Brooklyn Park Fire Department Wants New Digs To Help Continue Big-City Service With a Small-Town Feel
Brooklyn Park Firefighter Max Bielefeld said he likes his department most because of the balance that exists in few other places. The department has just shy of 50 sworn firefighters on staff, and they handle more than 10,000 calls a year in the state’s sixth-largest city.
“We have the ability to really build relationships with everyone from the bottom to the top within the structure and not just get kind of lost at a station somewhere else,” said Bielefeld, who works on one of the engine companies for the city. “We get to do a lot of those big-city things but also still have a very small department feel.”
“We look for that population to continue to grow, especially with it being the sixth-fastest growing city in the state,” said Fire Chief Shawn Conway. “We do and are planning for that to be over 100,000 (residents).”
Responders out of the Central Fire Station on 85th Avenue get more than a dozen calls on an average day, and Conway said about 71 percent of those are medical calls. He said about a fifth of his firefighters are also paramedics. But he said the training that goes into what his firefighters do day in and day out is what sets his department apart from others.
“We have people who are leaders within the community in our fire department, and they are supported,” said Conway. “It’s not just a matter of running calls and saying ‘I’m a firefighter.” There’s a personal aspect to how we’re serving the community, and that is demonstrated by our daily service.”
Conway did say the city could use some state support in its efforts to build a new Central Fire Station, and that’s why city leaders have joined him in asking for more than $12 million as part of the state bonding package for next year. Conway just came into the job earlier this year, after the retirement of former chief, John Cunningham. Cunningham long pushed for updates to the department’s facilities.
“There’s no way we can serve our communities and our surrounding communities the way we do without the support of the mayor, the city council, the city manager, our different departments and divisions within the city,” he said.
The current Central station is about 30 years old, and Conway says many of its features are out of date with current safety and health standards for first responders. Many requirements now call for rinsing out hoses and for certain exhaust emission standards in confined spaces to better protect against higher risks of cancer for first responders.
He also wants to build a station better suited for the full-time firefighter model, which he says the current building was not built for.
“Our department is looking to cut seconds, not minutes.
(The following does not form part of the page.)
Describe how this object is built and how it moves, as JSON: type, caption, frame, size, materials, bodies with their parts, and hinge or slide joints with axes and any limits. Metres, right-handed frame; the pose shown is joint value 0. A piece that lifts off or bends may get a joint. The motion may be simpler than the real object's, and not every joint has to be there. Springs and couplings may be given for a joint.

Our hope and our goal is to be able to respond to any emergency in the city of Brooklyn Park within that six- to eight-minute time frame,” he said. “We are going to need to change some of the models within the station, the configurations, to where the apparatus and the living quarters are and the bedrooms as well.”
These changes could help continue the work of firefighters like Bielefeld.
“We’re kind of in the bad-day business, unfortunately,” he said. “Typically we’re the people that are going to get called and try to take that bad day and make it something better.”